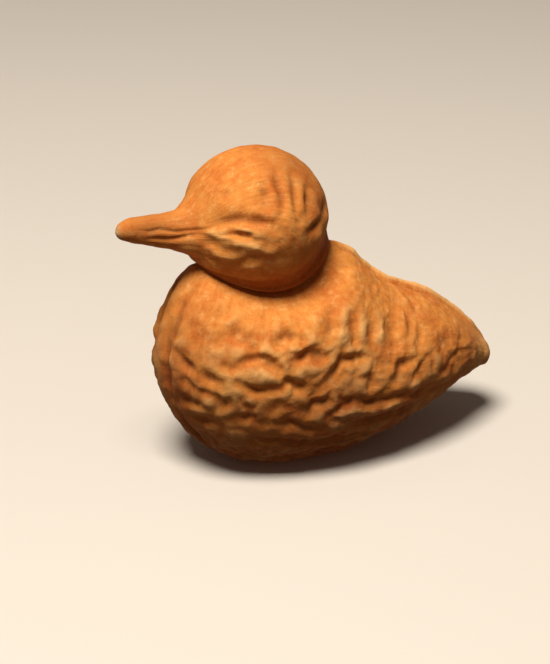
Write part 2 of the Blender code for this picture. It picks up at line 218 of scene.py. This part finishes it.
# Lengths in mm and angles in degrees. A place along goes with its softness.
relief = {
    # where there is relief
    "lobe": (17.2, 44.6, 0.4),  # the large lobe: start, end, softness
    "neck": (14.2, 16.6, 0.2),  # the crease between the lobes, without relief
    "bareEnds": (0.8, 0.25),  # none this near to either end, and the softness there
    "rubbedSoft": 0.2,  # softness round the flat spot
    # marks
    "reach": 2.5,  # a mark is felt only this far away
    "lower": 0.4,  # its floor lies this far below its path
    "ballLower": 0.15,  # the same on the ball lobe
    "ballEnd": 15.0,  # marks that start before this are on the ball lobe
    "turnOver": 0.25,  # how softly it goes from its one side to its other
    "endShare": 0.4,  # its depth at its ends, as a share
    "endLength": 0.6,  # and how soon it is whole
    "depthSpread": (0.8, 1.15),
    "deepest": 0.7,  # where marks cross
    "mound": 0.55,  # height of the mound below a mark, as a share of the depth
    "moundAt": 1.0,
    "moundWidth": 0.42,
    "fillIn": 0.15,  # veins and mounds sink where a mark is this deep
    "tail": (37.0, 0.6),  # marks are fainter past this place
    "tailShare": 0.55,
    "farSeed": 11,  # the far side repeats the marks, each moved a little
    "farShift": 0.7,
    "farTurn": 5.0,
    # net of cells and veins between the marks
    "veinHeight": 0.14,
    "veinWidth": 1.0,
    "veinReach": 2.375,  # no vein this far from every mark
    "cellDepth": 0.34,
    "cellDepthSpread": (0.3, 1.0),
    "cellWidths": (0.32, 0.5),
    "cellLean": 0.5,  # how far its ends stray along
    "cellTurn": (0.5, 4.5),  # half its length round
    "netPitchAlong": 1.9,
    "netPitchRound": 2.2,
    "netFewest": 6,  # cells in a row
    "netStray": 0.5,  # strays along
    "netSway": 0.25,  # and round, as a share of the pitch
    "netSeed": 5,
    "netStart": 19.0,
    "netEnd": 42.5,
    "netStartSoft": 0.4,
    "netApart": 1.35,  # a cell keeps this far from a mark
    "netSeamApart": 2.6,  # and this far from a seam
    "shoulder": (60.0, 6.0),  # the net is faint this near to the upper seam, with its softness
    "shoulderShare": 0.25,
    # seams: height, half width; depth, place and width of the furrow beside it
    "backSeam": (0.36, 0.32, 0.4, 0.74, 0.22),
    "breastSeam": (0.1, 0.85, 0.26, 1.35, 0.32),
    "seamLong": (17.6, 44.6, 0.7),  # start, end, softness
    "seamZone": (0.6, 0.04),  # a seam is where the cosine of the angle is over this
    "seamClear": 1.0,  # half width kept clear of other relief
    "breastClear": 0.55,  # and how clear, as a share, on the lower seam
    "seamSway": 0.35,  # how far it wanders
    "seamSwayLength": 3.0,
    "seamBeads": 0.3,  # how uneven it is, as a share
    "seamBeadLength": 1.2,
    # unevenness of the whole
    "warpSize": 0.2,  # how far marks and veins wander
    "warpLength": 1.5,
    "warpSeed": 4,
    "knobHeight": 0.1,  # small knobs with creases between them
    "knobSize": 1.4,
    "knobSoft": 0.35,
    "knobTop": 0.4,  # their top, as a share of the height
    "uneven": ((0.12, 4.0), (0.08, 0.9), (0.03, 0.35)),  # height and length of each size of it
    "ballShare": 0.6,  # and how much of it, as a share, on the ball lobe
}


def middleAndHalf(rows):
    return (rows[:, 0:2] + rows[:, 2:4]) / 2, (rows[:, 0:2] - rows[:, 2:4]) / 2


def lineSteps(rows):
    # steps between sections along the upper seam, the lower seam and the side
    middle, half = middleAndHalf(rows)
    size = np.maximum(np.hypot(half[:, 0], half[:, 1]), tiny)
    side = middle + (rows[:, 5] / size)[:, None] * np.stack([half[:, 1], -half[:, 0]], -1)
    lines = (rows[:, 0:2], rows[:, 2:4], side)
    return np.array([np.linalg.norm(np.diff(line, axis=0), axis=1) for line in lines])


# How far along each section is: places are given by the mean of the three lines, and
# the faces are spread by the longest of them.
steps = lineSteps(sections)
meanSteps = np.maximum(steps.mean(axis=0), pod["leastStep"])
longSteps = np.maximum(steps.max(axis=0), pod["leastStep"])
alongKnots = np.concatenate([[0.0], np.cumsum(meanSteps)])
reachKnots = np.concatenate([[0.0], np.cumsum(longSteps)])
podLength = alongKnots[-1]


def smoothRows(along):
    # sections read from a smooth curve through the given ones
    width = np.diff(alongKnots)[:, None]
    slope = np.diff(sections, axis=0) / width
    tangent = np.zeros_like(sections)
    tangent[0] = slope[0]
    tangent[-1] = slope[-1]
    tangent[1:-1] = (slope[:-1] * width[1:] + slope[1:] * width[:-1]) / (width[:-1] + width[1:])
    first = np.searchsorted(alongKnots, along, side="right") - 1
    first = np.clip(first, 0, len(alongKnots) - 2)
    span = width[first]
    t = (along - alongKnots[first])[:, None] / span
    return ((2 * t ** 3 - 3 * t ** 2 + 1) * sections[first]
            + (t ** 3 - 2 * t ** 2 + t) * span * tangent[first]
            + (3 * t ** 2 - 2 * t ** 3) * sections[first + 1]
            + (t ** 3 - t ** 2) * span * tangent[first + 1])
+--
Exactly reproduce every line of the data above.

§ RESULT OF THIS EXERCISE
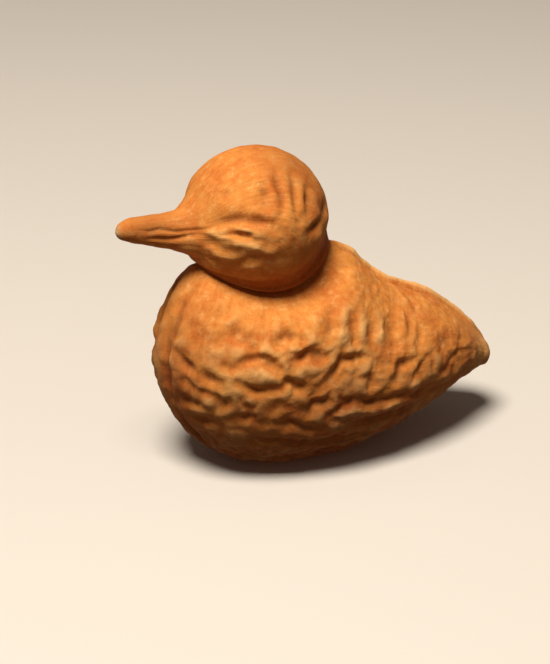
Write part 2 of the Blender code for this picture. It picks up at line 218 of scene.py. This part finishes it.
# Lengths in mm and angles in degrees. A place along goes with its softness.
relief = {
    # where there is relief
    "lobe": (17.2, 44.6, 0.4),  # the large lobe: start, end, softness
    "neck": (14.2, 16.6, 0.2),  # the crease between the lobes, without relief
    "bareEnds": (0.8, 0.25),  # none this near to either end, and the softness there
    "rubbedSoft": 0.2,  # softness round the flat spot
    # marks
    "reach": 2.5,  # a mark is felt only this far away
    "lower": 0.4,  # its floor lies this far below its path
    "ballLower": 0.15,  # the same on the ball lobe
    "ballEnd": 15.0,  # marks that start before this are on the ball lobe
    "turnOver": 0.25,  # how softly it goes from its one side to its other
    "endShare": 0.4,  # its depth at its ends, as a share
    "endLength": 0.6,  # and how soon it is whole
    "depthSpread": (0.8, 1.15),
    "deepest": 0.7,  # where marks cross
    "mound": 0.55,  # height of the mound below a mark, as a share of the depth
    "moundAt": 1.0,
    "moundWidth": 0.42,
    "fillIn": 0.15,  # veins and mounds sink where a mark is this deep
    "tail": (37.0, 0.6),  # marks are fainter past this place
    "tailShare": 0.55,
    "farSeed": 11,  # the far side repeats the marks, each moved a little
    "farShift": 0.7,
    "farTurn": 5.0,
    # net of cells and veins between the marks
    "veinHeight": 0.14,
    "veinWidth": 1.0,
    "veinReach": 2.375,  # no vein this far from every mark
    "cellDepth": 0.34,
    "cellDepthSpread": (0.3, 1.0),
    "cellWidths": (0.32, 0.5),
    "cellLean": 0.5,  # how far its ends stray along
    "cellTurn": (0.5, 4.5),  # half its length round
    "netPitchAlong": 1.9,
    "netPitchRound": 2.2,
    "netFewest": 6,  # cells in a row
    "netStray": 0.5,  # strays along
    "netSway": 0.25,  # and round, as a share of the pitch
    "netSeed": 5,
    "netStart": 19.0,
    "netEnd": 42.5,
    "netStartSoft": 0.4,
    "netApart": 1.35,  # a cell keeps this far from a mark
    "netSeamApart": 2.6,  # and this far from a seam
    "shoulder": (60.0, 6.0),  # the net is faint this near to the upper seam, with its softness
    "shoulderShare": 0.25,
    # seams: height, half width; depth, place and width of the furrow beside it
    "backSeam": (0.36, 0.32, 0.4, 0.74, 0.22),
    "breastSeam": (0.1, 0.85, 0.26, 1.35, 0.32),
    "seamLong": (17.6, 44.6, 0.7),  # start, end, softness
    "seamZone": (0.6, 0.04),  # a seam is where the cosine of the angle is over this
    "seamClear": 1.0,  # half width kept clear of other relief
    "breastClear": 0.55,  # and how clear, as a share, on the lower seam
    "seamSway": 0.35,  # how far it wanders
    "seamSwayLength": 3.0,
    "seamBeads": 0.3,  # how uneven it is, as a share
    "seamBeadLength": 1.2,
    # unevenness of the whole
    "warpSize": 0.2,  # how far marks and veins wander
    "warpLength": 1.5,
    "warpSeed": 4,
    "knobHeight": 0.1,  # small knobs with creases between them
    "knobSize": 1.4,
    "knobSoft": 0.35,
    "knobTop": 0.4,  # their top, as a share of the height
    "uneven": ((0.12, 4.0), (0.08, 0.9), (0.03, 0.35)),  # height and length of each size of it
    "ballShare": 0.6,  # and how much of it, as a share, on the ball lobe
}


def middleAndHalf(rows):
    return (rows[:, 0:2] + rows[:, 2:4]) / 2, (rows[:, 0:2] - rows[:, 2:4]) / 2


def lineSteps(rows):
    # steps between sections along the upper seam, the lower seam and the side
    middle, half = middleAndHalf(rows)
    size = np.maximum(np.hypot(half[:, 0], half[:, 1]), tiny)
    side = middle + (rows[:, 5] / size)[:, None] * np.stack([half[:, 1], -half[:, 0]], -1)
    lines = (rows[:, 0:2], rows[:, 2:4], side)
    return np.array([np.linalg.norm(np.diff(line, axis=0), axis=1) for line in lines])


# How far along each section is: places are given by the mean of the three lines, and
# the faces are spread by the longest of them.
steps = lineSteps(sections)
meanSteps = np.maximum(steps.mean(axis=0), pod["leastStep"])
longSteps = np.maximum(steps.max(axis=0), pod["leastStep"])
alongKnots = np.concatenate([[0.0], np.cumsum(meanSteps)])
reachKnots = np.concatenate([[0.0], np.cumsum(longSteps)])
podLength = alongKnots[-1]


def smoothRows(along):
    # sections read from a smooth curve through the given ones
    width = np.diff(alongKnots)[:, None]
    slope = np.diff(sections, axis=0) / width
    tangent = np.zeros_like(sections)
    tangent[0] = slope[0]
    tangent[-1] = slope[-1]
    tangent[1:-1] = (slope[:-1] * width[1:] + slope[1:] * width[:-1]) / (width[:-1] + width[1:])
    first = np.searchsorted(alongKnots, along, side="right") - 1
    first = np.clip(first, 0, len(alongKnots) - 2)
    span = width[first]
    t = (along - alongKnots[first])[:, None] / span
    return ((2 * t ** 3 - 3 * t ** 2 + 1) * sections[first]
            + (t ** 3 - 2 * t ** 2 + t) * span * tangent[first]
            + (3 * t ** 2 - 2 * t ** 3) * sections[first + 1]
            + (t ** 3 - t ** 2) * span * tangent[first + 1])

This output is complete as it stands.